Isidore Isou L’AGRÉGATION D’UN NOM ET D’UN MESSIE***

lu en septembre 1980

En quelques mots: un jeune homme de 21 ans quitte sa Roumanie natale et débarque à Paris en 1946. Il écrit alors son autobiographie, non pas chronologiquement mais idéologique, pédagogique.

Théoriquement: le livre comporte quatre grands chapitres entrecoupés de carcasses théoriques, précédés d’une préface dans laquelle il explique son but: créer un nouveau roman pour un nouveau type de héros, le héros isouien, parfait et réussi, le Réussi Parfait.

Pratiquement: Isou raconte la formation de son personnage avec un objectif, décidé ou présagé par son père avant même sa naissance, en faire un génie. Isou, après un refus momentané d’obéir aux espoirs paternels, se lance vivement, brillamment vers la Réussite, la Perfection. Il le sent, l’exprime tout jeune: « Je devais arriver à être le plus grand cow-boy de notre temps. » p 123 « Puis je serai le plus grand homme de mon siècle, le plus grand esthéticien, le plus grand philosophe, le plus grand accumulateur d’éternité. réussir tout partout, dépasser chacun dans tous les domaines, artistiques et même scientifiques. Un Rimbaud dans l’Académie. » p 163 Il explique comment, dans ses rencontres, en Roumanie, avant ses 20 ans, il se montre précoce, remarquable aux yeux de ses interlocuteurs. Il influence, forme, construit… p 205 Pour obtenir cette Réussite, son Nom, il lutte, il travaille sans aucune distraction. Il écrit entre 20 et 40 pages chaque jour. Ses projets se réalisent presque. « Je me rappelle que je devais aussi, selon mes plans, à cet âge, 20 ans, obtenir le Prix Nobel, et que je ne l’ai pas encore. Je devais être un des plus grands écrivains de mon temps et je ne le suis pas encore. -Je devais être riche, très très riche… Mais je me compare avec celui d mon passé. Oh! Je suis déjà en France, mon premier livre est déjà à l’imprimerie… » p 336 La réussite totale passe pa réa gloire, l’argent, le bonheur: « Je lutte pour le record du bonheur… » p 401 Encore: « je dois recevoir autant de gloire et d’immortalité que Shakespeare, Cervantés, Mallarmé et Spinoza tous ensemble. » p 408

Cela semble extravagant et pourtant! Isou n’a peut-être pas acquis la totale réussite mais il est un personnage extraordinaire à la biographie chargée, bibliographie, filmographie. Proche de Raymond Roussel par la certitude de son génie et de la gloire, il se montre à la fois plus désinvolte et fantaisiste mais tout autant travailleur acharné, d’une détermination sans égal et sans fin. Absolument extraordinaire, immense créateur dont la naïveté me touche profondément. Naïveté et sincérité. Anecdote: son père qui s’entraine sur un chien avant sa naissance. Gamin il a compris que Paris est le centre du monde, que le français est La langue. Chapitre étonnant sur le judaïsme – qui aurait réconforté Albert Cohen – système du bonheur, de la réussite d l’homme opposé au christianisme qui entraine l’obscurité et la pourriture de l’homme. Surprenant panégyrique de Staline. Il possède une culture formidable. Il se bat contre lui-même, se fouette pour avancer, pour travailler toujours plus dur.
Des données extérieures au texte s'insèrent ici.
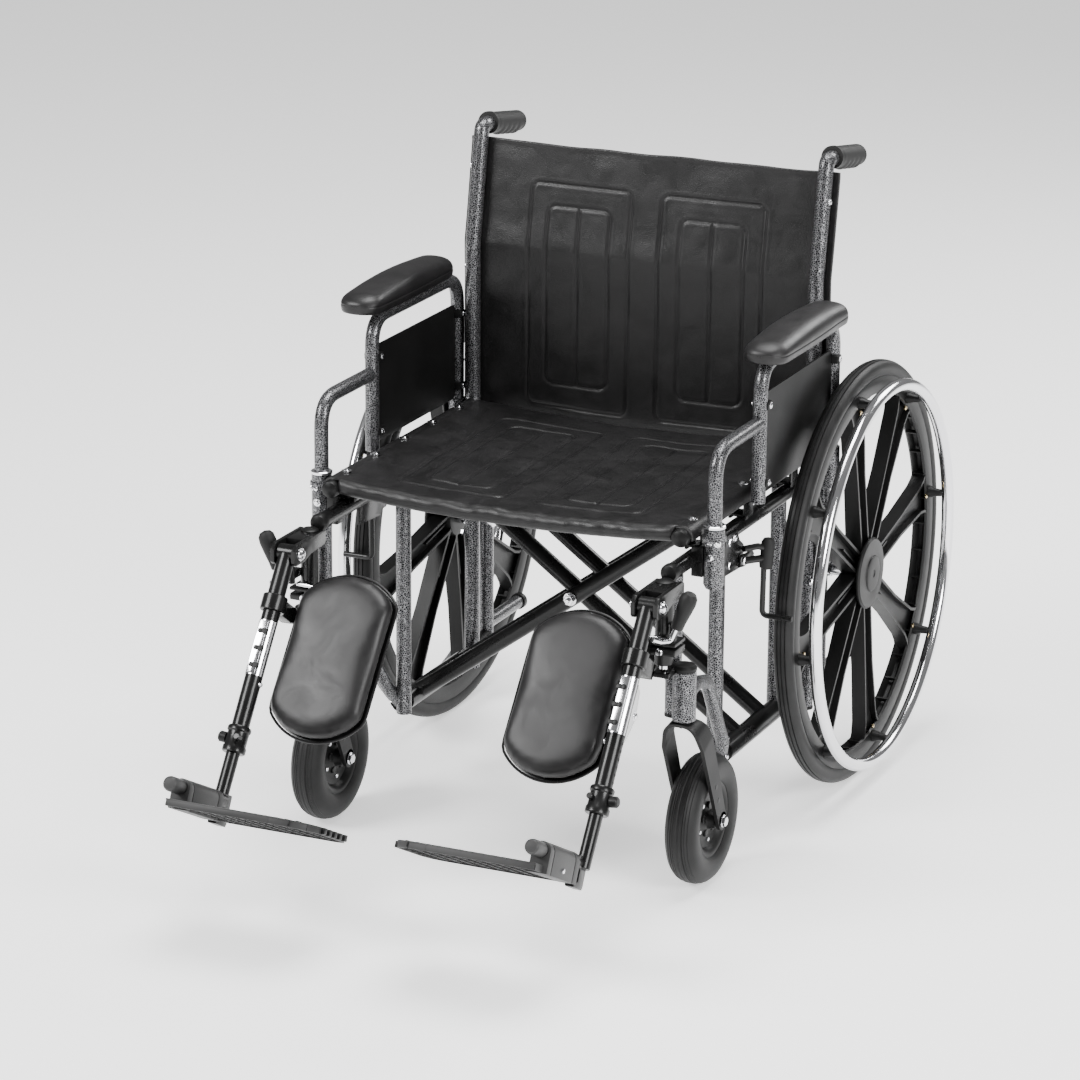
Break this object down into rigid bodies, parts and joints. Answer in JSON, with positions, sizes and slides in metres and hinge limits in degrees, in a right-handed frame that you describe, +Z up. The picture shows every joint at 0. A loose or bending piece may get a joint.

Pourquoi alors si peu de réussite, si peu de notoriété? Il possède toutes les qualités intellectuelles pour être reconnu comme un immense penseur – créateur de valeurs nouvelles – pourquoi pas lui? mais son erreur consiste à lier logiquement les capacités intellectuelles à la gloire, à la réussite, au bonheur. Il compte sur la logique or ce n’est pas la logique qui préside aux destinées. Rentrent en compte d’autres facteurs humains. Pour acquérir la gloire d’un acteur de cinéma, d’un écrivain populaire, les qualités sont tout autres. C’est peut-être le marxisme qui a influencé sa croyance en la logique mais il est loin de se considérer comme marxiste. Il invente sa propre idéologie, au-delà de toutes celles qui ont existé, il ambitionne de tout renouveler.

Son style: une phrase sculptée, travaillée, pour être précise mais avec une maladresse qui vient de ce que le français n’est pas sa langue natale. Une maladresse attachante. Analogies pertinentes et subtiles mais qui parfois alourdissent le texte, p 212: comme… comme…

Un livre, un personnage extraordinaires, un coup de massue, une falaise qui s’abat. Une originalité, une force. Sa folie mégalomaniaque me le rend cher. Il a voulu, inébranlable.